**Directions**
Give back the whole listing exactly as shown.

★ ★ ★ ★

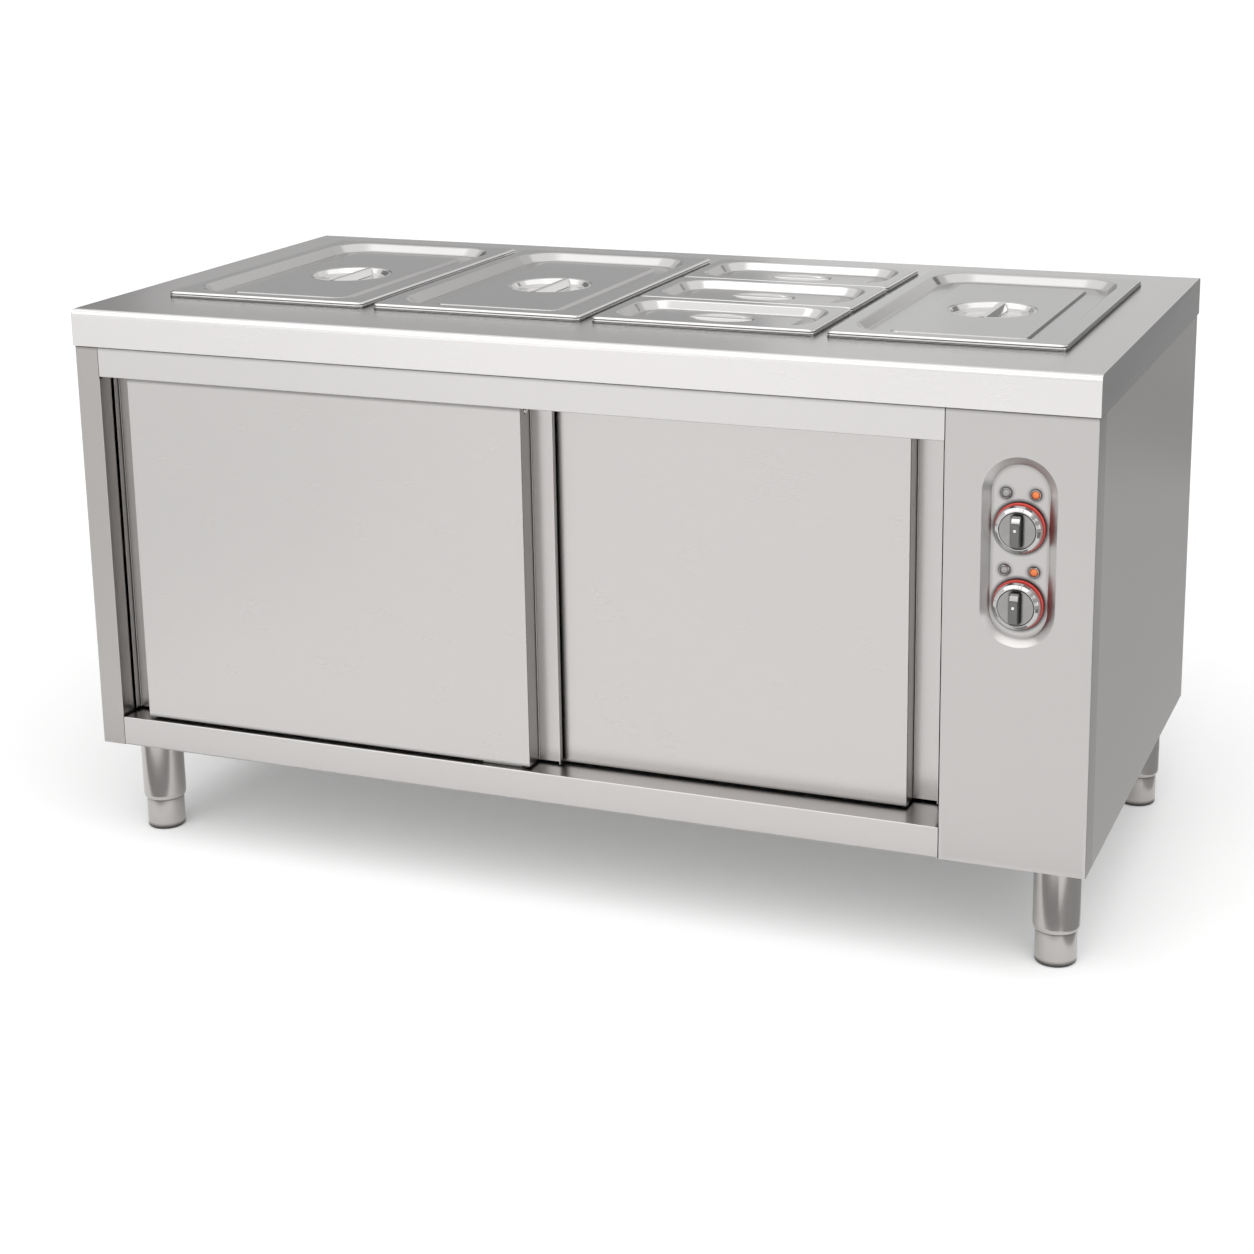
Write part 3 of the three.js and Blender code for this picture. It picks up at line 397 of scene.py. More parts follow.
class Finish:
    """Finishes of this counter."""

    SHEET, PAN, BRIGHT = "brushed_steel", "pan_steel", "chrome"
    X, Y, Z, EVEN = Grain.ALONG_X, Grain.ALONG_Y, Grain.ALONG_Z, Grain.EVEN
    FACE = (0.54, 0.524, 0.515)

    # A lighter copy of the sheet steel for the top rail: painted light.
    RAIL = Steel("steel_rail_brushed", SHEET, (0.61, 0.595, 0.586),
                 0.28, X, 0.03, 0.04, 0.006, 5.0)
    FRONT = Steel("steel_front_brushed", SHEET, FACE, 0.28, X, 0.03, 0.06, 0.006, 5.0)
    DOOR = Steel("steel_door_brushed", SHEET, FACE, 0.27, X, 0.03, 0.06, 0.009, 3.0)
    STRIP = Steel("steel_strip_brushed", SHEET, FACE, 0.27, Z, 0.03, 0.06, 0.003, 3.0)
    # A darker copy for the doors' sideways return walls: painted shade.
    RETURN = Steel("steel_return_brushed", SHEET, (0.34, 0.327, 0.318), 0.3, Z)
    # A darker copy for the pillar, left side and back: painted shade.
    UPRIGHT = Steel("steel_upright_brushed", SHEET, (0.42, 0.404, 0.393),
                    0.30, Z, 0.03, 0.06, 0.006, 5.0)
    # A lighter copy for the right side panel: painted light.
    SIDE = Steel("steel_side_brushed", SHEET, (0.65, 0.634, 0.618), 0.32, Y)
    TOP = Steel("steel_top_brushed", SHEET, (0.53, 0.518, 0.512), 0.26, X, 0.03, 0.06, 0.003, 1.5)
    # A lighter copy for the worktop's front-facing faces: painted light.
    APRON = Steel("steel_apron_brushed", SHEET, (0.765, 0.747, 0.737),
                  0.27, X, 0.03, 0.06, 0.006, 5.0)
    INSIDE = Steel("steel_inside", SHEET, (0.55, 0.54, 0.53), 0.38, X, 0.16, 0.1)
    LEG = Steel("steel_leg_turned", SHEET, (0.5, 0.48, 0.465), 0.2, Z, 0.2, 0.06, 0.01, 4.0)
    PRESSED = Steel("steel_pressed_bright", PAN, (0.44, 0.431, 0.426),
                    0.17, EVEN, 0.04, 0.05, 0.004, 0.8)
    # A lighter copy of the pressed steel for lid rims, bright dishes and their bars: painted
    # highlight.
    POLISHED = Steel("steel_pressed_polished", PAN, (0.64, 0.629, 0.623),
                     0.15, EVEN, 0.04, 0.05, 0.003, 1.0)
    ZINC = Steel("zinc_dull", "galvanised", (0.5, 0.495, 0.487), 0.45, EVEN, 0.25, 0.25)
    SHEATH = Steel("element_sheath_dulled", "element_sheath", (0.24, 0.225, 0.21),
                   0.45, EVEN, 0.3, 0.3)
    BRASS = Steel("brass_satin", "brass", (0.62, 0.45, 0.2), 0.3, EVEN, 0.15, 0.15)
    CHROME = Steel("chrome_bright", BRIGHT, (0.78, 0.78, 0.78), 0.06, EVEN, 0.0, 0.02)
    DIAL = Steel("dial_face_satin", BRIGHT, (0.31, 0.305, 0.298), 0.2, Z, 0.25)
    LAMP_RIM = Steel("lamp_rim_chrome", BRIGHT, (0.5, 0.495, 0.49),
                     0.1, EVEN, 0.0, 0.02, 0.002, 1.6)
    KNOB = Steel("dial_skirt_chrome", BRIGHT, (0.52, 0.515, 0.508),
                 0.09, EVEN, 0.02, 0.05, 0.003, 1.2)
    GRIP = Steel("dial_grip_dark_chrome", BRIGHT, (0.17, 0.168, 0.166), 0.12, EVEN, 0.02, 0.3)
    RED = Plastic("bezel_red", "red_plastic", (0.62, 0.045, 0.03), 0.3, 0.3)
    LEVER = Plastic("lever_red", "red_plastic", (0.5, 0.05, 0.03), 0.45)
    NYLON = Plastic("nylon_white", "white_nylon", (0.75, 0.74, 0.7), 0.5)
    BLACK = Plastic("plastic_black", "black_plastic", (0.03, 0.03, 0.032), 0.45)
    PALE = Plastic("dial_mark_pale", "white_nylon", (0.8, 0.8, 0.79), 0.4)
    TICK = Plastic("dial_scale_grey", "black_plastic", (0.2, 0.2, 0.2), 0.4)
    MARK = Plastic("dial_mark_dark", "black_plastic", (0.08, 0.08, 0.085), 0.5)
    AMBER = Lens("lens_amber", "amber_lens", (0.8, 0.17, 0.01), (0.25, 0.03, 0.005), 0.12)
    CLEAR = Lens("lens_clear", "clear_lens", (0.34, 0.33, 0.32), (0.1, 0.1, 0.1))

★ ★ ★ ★

**Exercise result**
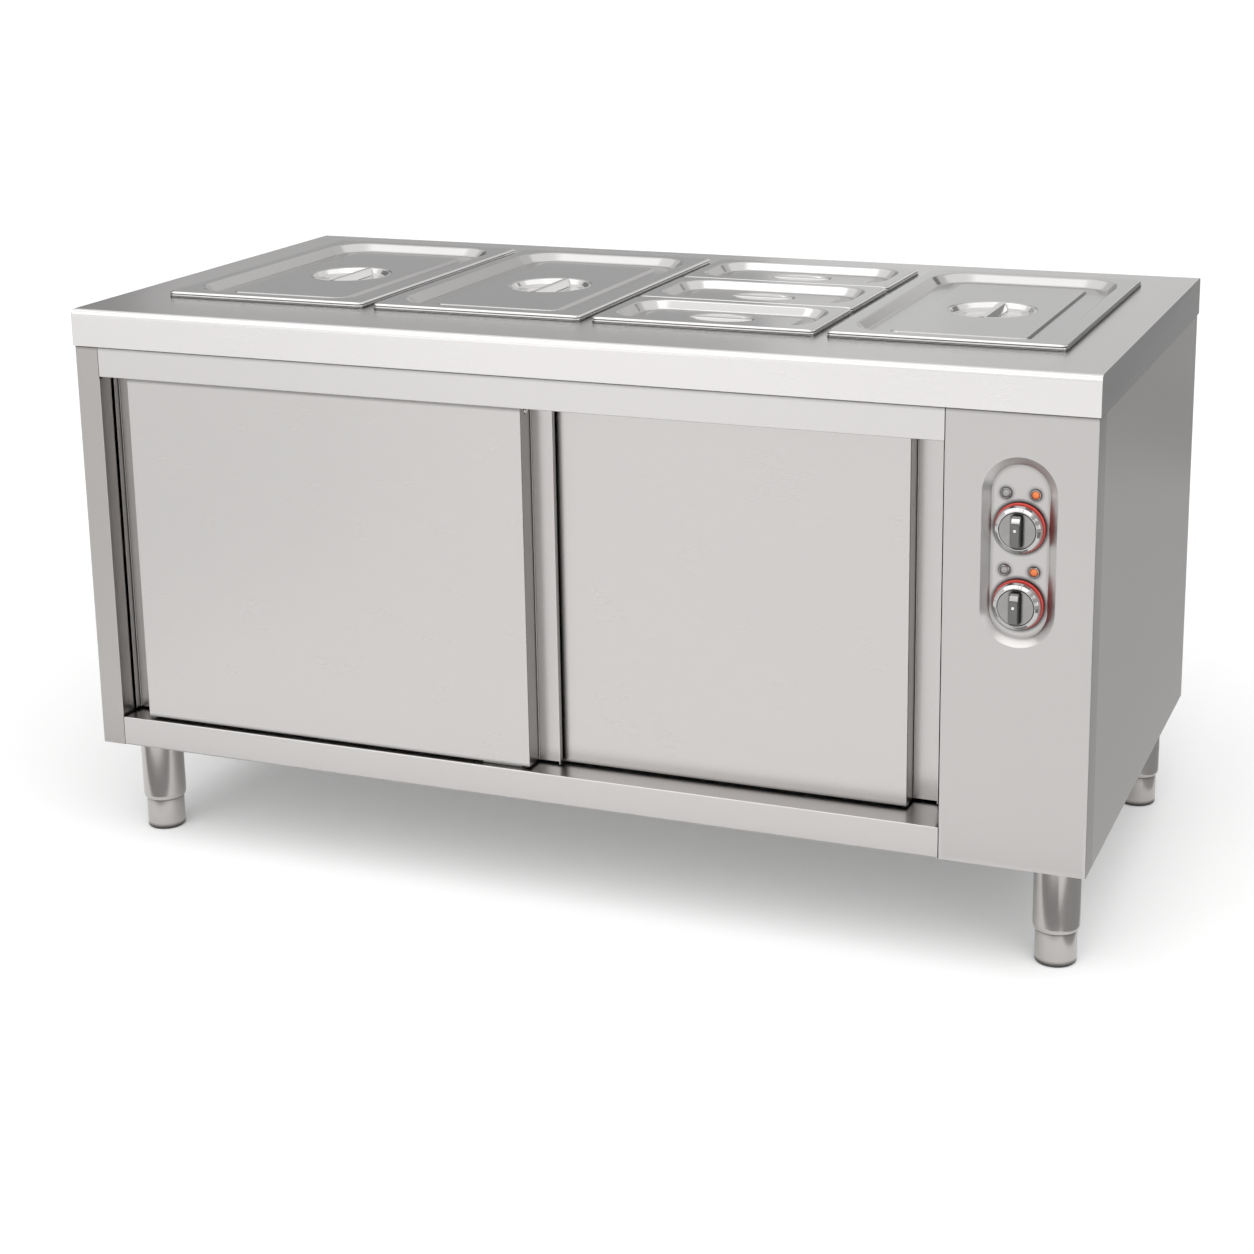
Write part 3 of the three.js and Blender code for this picture. It picks up at line 397 of scene.py. More parts follow.
class Finish:
    """Finishes of this counter."""

    SHEET, PAN, BRIGHT = "brushed_steel", "pan_steel", "chrome"
    X, Y, Z, EVEN = Grain.ALONG_X, Grain.ALONG_Y, Grain.ALONG_Z, Grain.EVEN
    FACE = (0.54, 0.524, 0.515)

    # A lighter copy of the sheet steel for the top rail: painted light.
    RAIL = Steel("steel_rail_brushed", SHEET, (0.61, 0.595, 0.586),
                 0.28, X, 0.03, 0.04, 0.006, 5.0)
    FRONT = Steel("steel_front_brushed", SHEET, FACE, 0.28, X, 0.03, 0.06, 0.006, 5.0)
    DOOR = Steel("steel_door_brushed", SHEET, FACE, 0.27, X, 0.03, 0.06, 0.009, 3.0)
    STRIP = Steel("steel_strip_brushed", SHEET, FACE, 0.27, Z, 0.03, 0.06, 0.003, 3.0)
    # A darker copy for the doors' sideways return walls: painted shade.
    RETURN = Steel("steel_return_brushed", SHEET, (0.34, 0.327, 0.318), 0.3, Z)
    # A darker copy for the pillar, left side and back: painted shade.
    UPRIGHT = Steel("steel_upright_brushed", SHEET, (0.42, 0.404, 0.393),
                    0.30, Z, 0.03, 0.06, 0.006, 5.0)
    # A lighter copy for the right side panel: painted light.
    SIDE = Steel("steel_side_brushed", SHEET, (0.65, 0.634, 0.618), 0.32, Y)
    TOP = Steel("steel_top_brushed", SHEET, (0.53, 0.518, 0.512), 0.26, X, 0.03, 0.06, 0.003, 1.5)
    # A lighter copy for the worktop's front-facing faces: painted light.
    APRON = Steel("steel_apron_brushed", SHEET, (0.765, 0.747, 0.737),
                  0.27, X, 0.03, 0.06, 0.006, 5.0)
    INSIDE = Steel("steel_inside", SHEET, (0.55, 0.54, 0.53), 0.38, X, 0.16, 0.1)
    LEG = Steel("steel_leg_turned", SHEET, (0.5, 0.48, 0.465), 0.2, Z, 0.2, 0.06, 0.01, 4.0)
    PRESSED = Steel("steel_pressed_bright", PAN, (0.44, 0.431, 0.426),
                    0.17, EVEN, 0.04, 0.05, 0.004, 0.8)
    # A lighter copy of the pressed steel for lid rims, bright dishes and their bars: painted
    # highlight.
    POLISHED = Steel("steel_pressed_polished", PAN, (0.64, 0.629, 0.623),
                     0.15, EVEN, 0.04, 0.05, 0.003, 1.0)
    ZINC = Steel("zinc_dull", "galvanised", (0.5, 0.495, 0.487), 0.45, EVEN, 0.25, 0.25)
    SHEATH = Steel("element_sheath_dulled", "element_sheath", (0.24, 0.225, 0.21),
                   0.45, EVEN, 0.3, 0.3)
    BRASS = Steel("brass_satin", "brass", (0.62, 0.45, 0.2), 0.3, EVEN, 0.15, 0.15)
    CHROME = Steel("chrome_bright", BRIGHT, (0.78, 0.78, 0.78), 0.06, EVEN, 0.0, 0.02)
    DIAL = Steel("dial_face_satin", BRIGHT, (0.31, 0.305, 0.298), 0.2, Z, 0.25)
    LAMP_RIM = Steel("lamp_rim_chrome", BRIGHT, (0.5, 0.495, 0.49),
                     0.1, EVEN, 0.0, 0.02, 0.002, 1.6)
    KNOB = Steel("dial_skirt_chrome", BRIGHT, (0.52, 0.515, 0.508),
                 0.09, EVEN, 0.02, 0.05, 0.003, 1.2)
    GRIP = Steel("dial_grip_dark_chrome", BRIGHT, (0.17, 0.168, 0.166), 0.12, EVEN, 0.02, 0.3)
    RED = Plastic("bezel_red", "red_plastic", (0.62, 0.045, 0.03), 0.3, 0.3)
    LEVER = Plastic("lever_red", "red_plastic", (0.5, 0.05, 0.03), 0.45)
    NYLON = Plastic("nylon_white", "white_nylon", (0.75, 0.74, 0.7), 0.5)
    BLACK = Plastic("plastic_black", "black_plastic", (0.03, 0.03, 0.032), 0.45)
    PALE = Plastic("dial_mark_pale", "white_nylon", (0.8, 0.8, 0.79), 0.4)
    TICK = Plastic("dial_scale_grey", "black_plastic", (0.2, 0.2, 0.2), 0.4)
    MARK = Plastic("dial_mark_dark", "black_plastic", (0.08, 0.08, 0.085), 0.5)
    AMBER = Lens("lens_amber", "amber_lens", (0.8, 0.17, 0.01), (0.25, 0.03, 0.005), 0.12)
    CLEAR = Lens("lens_clear", "clear_lens", (0.34, 0.33, 0.32), (0.1, 0.1, 0.1))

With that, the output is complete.